• _What you should do_
Repeat, exactly, the run of lines that opens with the line containing "make_rear_electrics(root, black, grey_plastic)" and closes with the line containing "low, high = Vector((1e9,)", and leave all other lines out.

• _Given information_
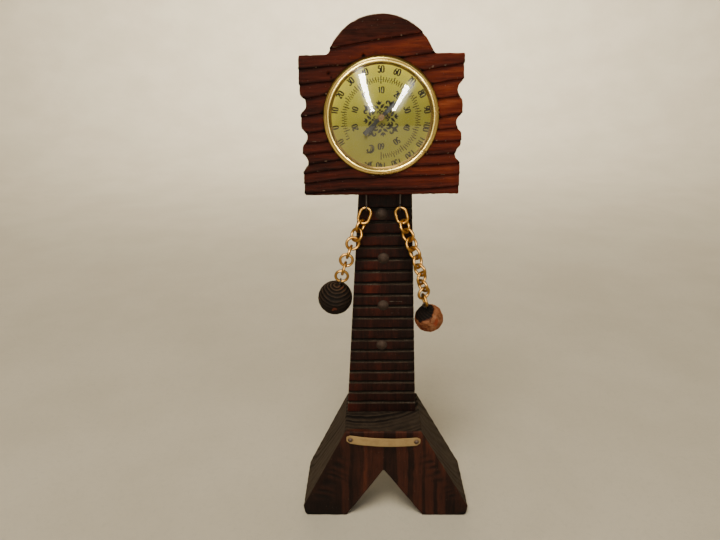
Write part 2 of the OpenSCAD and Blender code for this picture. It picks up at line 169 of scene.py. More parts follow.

==

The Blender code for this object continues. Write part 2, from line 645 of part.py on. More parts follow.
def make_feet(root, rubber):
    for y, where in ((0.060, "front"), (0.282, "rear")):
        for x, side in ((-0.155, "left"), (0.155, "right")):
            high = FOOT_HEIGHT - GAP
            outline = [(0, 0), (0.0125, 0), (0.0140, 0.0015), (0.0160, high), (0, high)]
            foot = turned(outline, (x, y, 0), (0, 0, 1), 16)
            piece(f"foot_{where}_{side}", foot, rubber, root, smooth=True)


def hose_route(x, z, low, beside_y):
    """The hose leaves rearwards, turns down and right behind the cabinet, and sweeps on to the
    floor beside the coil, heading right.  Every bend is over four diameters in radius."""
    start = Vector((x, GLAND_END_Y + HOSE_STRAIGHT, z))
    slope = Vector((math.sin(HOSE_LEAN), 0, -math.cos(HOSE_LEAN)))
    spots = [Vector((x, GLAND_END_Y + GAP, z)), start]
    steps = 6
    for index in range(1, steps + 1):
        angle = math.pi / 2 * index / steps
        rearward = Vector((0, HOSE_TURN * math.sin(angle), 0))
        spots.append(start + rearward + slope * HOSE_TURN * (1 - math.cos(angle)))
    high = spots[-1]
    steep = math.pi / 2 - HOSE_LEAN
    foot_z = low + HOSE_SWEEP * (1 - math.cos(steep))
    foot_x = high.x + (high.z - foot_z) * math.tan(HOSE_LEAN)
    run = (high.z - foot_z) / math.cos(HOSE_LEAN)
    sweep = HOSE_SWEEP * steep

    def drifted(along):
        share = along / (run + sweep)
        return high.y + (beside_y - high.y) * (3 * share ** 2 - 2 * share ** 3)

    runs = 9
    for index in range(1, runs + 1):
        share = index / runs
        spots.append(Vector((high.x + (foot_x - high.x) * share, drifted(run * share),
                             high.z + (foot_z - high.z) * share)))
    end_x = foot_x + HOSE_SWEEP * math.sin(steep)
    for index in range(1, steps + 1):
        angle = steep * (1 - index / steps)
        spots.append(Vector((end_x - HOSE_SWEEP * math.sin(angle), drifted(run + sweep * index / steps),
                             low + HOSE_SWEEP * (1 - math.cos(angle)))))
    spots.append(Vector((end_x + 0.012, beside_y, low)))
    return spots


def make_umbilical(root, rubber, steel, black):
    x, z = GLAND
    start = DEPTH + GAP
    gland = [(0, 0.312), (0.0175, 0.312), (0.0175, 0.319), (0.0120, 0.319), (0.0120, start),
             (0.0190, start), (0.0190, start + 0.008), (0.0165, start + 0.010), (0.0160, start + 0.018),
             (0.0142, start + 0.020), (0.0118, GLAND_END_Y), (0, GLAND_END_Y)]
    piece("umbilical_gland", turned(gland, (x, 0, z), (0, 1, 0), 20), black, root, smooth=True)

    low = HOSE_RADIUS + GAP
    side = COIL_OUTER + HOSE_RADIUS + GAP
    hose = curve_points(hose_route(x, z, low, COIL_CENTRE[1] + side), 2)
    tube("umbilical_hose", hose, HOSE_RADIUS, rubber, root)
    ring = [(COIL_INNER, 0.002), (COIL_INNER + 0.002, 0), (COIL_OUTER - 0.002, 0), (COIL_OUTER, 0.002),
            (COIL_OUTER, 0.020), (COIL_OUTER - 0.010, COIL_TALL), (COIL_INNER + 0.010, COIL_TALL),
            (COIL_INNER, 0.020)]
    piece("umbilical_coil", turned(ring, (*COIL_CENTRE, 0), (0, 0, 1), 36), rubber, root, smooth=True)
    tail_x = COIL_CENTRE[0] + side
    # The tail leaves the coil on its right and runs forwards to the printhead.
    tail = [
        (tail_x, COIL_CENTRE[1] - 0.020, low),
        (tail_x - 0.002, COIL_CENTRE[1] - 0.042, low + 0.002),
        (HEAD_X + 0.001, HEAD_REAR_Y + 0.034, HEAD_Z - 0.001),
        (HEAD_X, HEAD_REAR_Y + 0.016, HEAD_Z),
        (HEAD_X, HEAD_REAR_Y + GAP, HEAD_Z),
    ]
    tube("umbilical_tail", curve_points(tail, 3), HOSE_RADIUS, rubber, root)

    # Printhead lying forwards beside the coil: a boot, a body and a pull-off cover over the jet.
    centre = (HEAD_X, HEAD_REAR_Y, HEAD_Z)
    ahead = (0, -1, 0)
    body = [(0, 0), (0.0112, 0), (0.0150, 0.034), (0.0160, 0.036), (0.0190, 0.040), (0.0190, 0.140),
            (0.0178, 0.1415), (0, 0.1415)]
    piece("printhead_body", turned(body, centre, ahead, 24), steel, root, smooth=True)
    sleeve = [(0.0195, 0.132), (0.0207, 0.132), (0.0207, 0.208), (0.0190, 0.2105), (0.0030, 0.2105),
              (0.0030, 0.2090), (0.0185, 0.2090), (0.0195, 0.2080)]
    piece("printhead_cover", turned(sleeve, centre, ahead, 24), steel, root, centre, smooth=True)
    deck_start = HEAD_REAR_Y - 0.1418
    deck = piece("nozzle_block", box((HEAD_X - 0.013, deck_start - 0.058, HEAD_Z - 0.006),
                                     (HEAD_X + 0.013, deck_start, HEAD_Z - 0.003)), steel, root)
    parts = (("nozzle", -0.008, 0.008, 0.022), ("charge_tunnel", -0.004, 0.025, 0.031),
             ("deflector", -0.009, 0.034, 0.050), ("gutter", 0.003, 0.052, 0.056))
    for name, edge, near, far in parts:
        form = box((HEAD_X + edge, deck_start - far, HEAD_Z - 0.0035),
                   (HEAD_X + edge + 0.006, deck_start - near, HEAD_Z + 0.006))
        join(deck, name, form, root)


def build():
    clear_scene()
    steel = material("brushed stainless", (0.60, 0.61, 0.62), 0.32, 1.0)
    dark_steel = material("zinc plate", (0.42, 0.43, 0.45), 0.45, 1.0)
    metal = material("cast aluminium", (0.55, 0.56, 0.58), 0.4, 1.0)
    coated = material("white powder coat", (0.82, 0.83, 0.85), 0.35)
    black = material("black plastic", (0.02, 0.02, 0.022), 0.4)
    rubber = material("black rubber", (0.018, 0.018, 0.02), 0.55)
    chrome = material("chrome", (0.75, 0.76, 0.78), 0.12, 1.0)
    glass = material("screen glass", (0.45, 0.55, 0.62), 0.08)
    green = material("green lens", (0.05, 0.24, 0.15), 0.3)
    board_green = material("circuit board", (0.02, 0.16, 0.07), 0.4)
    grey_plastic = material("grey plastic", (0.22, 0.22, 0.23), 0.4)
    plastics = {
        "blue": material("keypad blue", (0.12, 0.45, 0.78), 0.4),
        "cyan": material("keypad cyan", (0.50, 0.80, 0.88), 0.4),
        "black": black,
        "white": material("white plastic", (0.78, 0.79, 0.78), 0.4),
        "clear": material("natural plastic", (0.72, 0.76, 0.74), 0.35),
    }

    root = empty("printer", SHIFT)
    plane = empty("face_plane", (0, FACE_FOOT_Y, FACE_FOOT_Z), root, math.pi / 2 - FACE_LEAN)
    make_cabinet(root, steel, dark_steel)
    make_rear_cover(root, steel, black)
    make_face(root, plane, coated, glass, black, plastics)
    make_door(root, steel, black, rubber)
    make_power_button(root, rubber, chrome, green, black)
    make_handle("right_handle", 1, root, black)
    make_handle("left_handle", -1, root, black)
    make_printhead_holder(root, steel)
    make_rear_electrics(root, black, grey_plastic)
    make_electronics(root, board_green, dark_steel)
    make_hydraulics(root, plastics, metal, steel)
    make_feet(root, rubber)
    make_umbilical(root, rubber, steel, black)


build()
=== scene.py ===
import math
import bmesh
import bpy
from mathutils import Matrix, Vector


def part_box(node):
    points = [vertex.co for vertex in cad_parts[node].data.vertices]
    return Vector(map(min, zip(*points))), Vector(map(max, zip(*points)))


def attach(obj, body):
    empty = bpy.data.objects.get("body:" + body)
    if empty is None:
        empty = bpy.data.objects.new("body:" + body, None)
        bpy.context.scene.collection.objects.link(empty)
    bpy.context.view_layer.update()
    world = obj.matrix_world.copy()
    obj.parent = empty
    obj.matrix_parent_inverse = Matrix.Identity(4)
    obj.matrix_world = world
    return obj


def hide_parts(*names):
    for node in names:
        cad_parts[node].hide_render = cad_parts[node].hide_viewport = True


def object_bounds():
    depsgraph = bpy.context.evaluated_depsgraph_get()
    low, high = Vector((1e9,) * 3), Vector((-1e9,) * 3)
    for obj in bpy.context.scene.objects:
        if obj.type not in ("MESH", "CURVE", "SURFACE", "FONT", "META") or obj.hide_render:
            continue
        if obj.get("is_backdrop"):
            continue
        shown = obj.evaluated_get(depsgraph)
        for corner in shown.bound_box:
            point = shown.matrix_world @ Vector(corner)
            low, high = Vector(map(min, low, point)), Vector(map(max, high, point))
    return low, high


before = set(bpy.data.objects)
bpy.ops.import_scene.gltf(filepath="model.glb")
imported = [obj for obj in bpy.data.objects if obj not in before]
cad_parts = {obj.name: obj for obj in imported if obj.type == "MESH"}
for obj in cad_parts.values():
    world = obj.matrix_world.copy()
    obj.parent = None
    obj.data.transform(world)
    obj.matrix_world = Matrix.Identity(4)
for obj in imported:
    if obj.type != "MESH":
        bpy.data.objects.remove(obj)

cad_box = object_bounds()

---

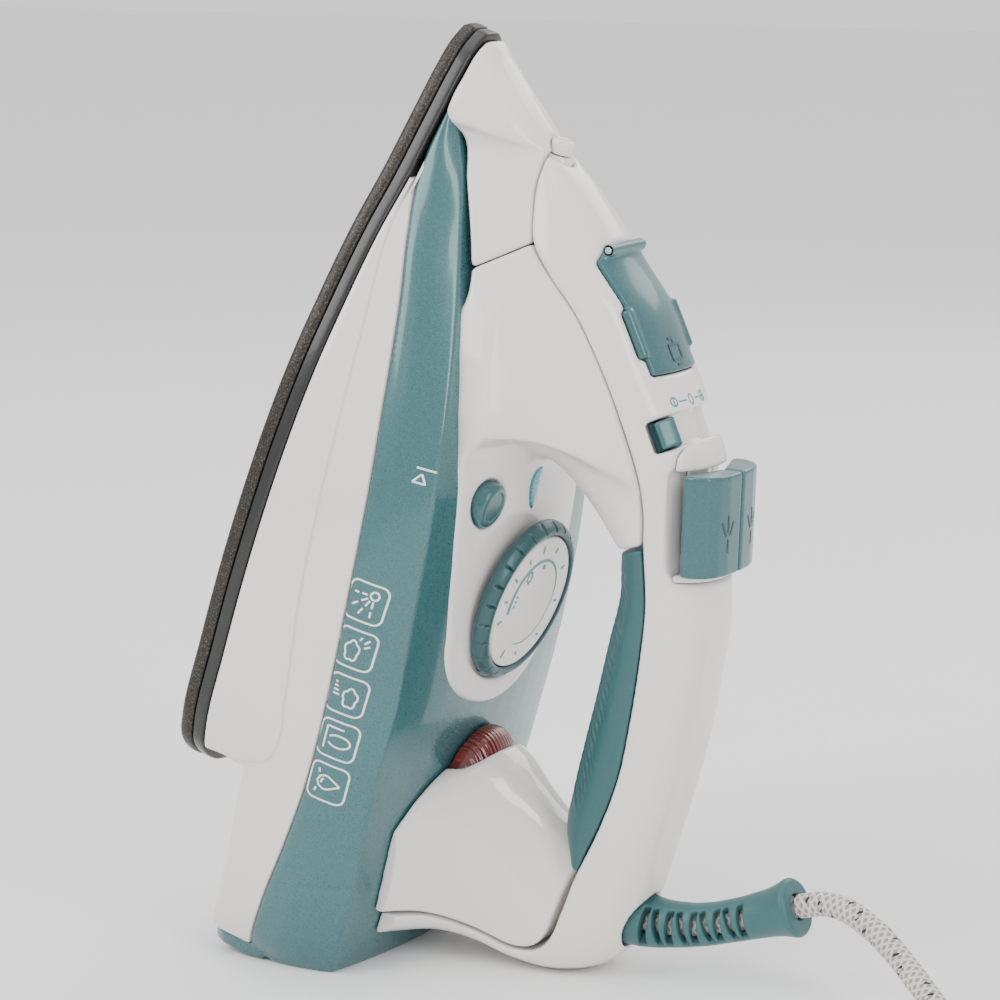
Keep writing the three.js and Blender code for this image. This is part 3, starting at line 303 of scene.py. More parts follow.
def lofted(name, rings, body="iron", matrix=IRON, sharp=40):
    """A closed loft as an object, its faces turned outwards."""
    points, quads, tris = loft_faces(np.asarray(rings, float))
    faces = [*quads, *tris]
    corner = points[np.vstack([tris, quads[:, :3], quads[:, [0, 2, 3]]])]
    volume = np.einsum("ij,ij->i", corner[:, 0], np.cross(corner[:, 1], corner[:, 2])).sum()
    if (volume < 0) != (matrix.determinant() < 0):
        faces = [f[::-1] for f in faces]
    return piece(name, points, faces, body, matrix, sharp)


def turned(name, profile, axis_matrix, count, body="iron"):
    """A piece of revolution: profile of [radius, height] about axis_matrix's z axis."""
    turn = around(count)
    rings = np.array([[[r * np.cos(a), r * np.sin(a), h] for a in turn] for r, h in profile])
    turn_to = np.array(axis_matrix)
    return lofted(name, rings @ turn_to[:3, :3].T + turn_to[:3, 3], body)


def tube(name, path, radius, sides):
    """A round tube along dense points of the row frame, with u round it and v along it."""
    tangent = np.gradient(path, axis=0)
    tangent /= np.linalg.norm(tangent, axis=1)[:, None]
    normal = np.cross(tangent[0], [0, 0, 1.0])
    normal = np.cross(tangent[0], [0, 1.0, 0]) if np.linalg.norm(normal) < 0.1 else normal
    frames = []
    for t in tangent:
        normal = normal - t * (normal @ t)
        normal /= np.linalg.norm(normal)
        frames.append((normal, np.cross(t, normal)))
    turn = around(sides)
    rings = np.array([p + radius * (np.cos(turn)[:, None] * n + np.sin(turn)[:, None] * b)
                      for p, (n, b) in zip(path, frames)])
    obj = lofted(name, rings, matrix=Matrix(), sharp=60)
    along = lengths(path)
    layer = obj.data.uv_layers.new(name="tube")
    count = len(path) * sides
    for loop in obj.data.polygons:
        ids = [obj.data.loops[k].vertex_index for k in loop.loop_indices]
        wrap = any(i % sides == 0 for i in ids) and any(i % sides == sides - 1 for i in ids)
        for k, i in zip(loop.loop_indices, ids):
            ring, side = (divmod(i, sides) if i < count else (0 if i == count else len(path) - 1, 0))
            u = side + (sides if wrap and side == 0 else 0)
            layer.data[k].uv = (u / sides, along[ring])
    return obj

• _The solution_
    make_rear_electrics(root, black, grey_plastic)
    make_electronics(root, board_green, dark_steel)
    make_hydraulics(root, plastics, metal, steel)
    make_feet(root, rubber)
    make_umbilical(root, rubber, steel, black)


build()
=== scene.py ===
import math
import bmesh
import bpy
from mathutils import Matrix, Vector


def part_box(node):
    points = [vertex.co for vertex in cad_parts[node].data.vertices]
    return Vector(map(min, zip(*points))), Vector(map(max, zip(*points)))


def attach(obj, body):
    empty = bpy.data.objects.get("body:" + body)
    if empty is None:
        empty = bpy.data.objects.new("body:" + body, None)
        bpy.context.scene.collection.objects.link(empty)
    bpy.context.view_layer.update()
    world = obj.matrix_world.copy()
    obj.parent = empty
    obj.matrix_parent_inverse = Matrix.Identity(4)
    obj.matrix_world = world
    return obj


def hide_parts(*names):
    for node in names:
        cad_parts[node].hide_render = cad_parts[node].hide_viewport = True


def object_bounds():
    depsgraph = bpy.context.evaluated_depsgraph_get()
    low, high = Vector((1e9,) * 3), Vector((-1e9,) * 3)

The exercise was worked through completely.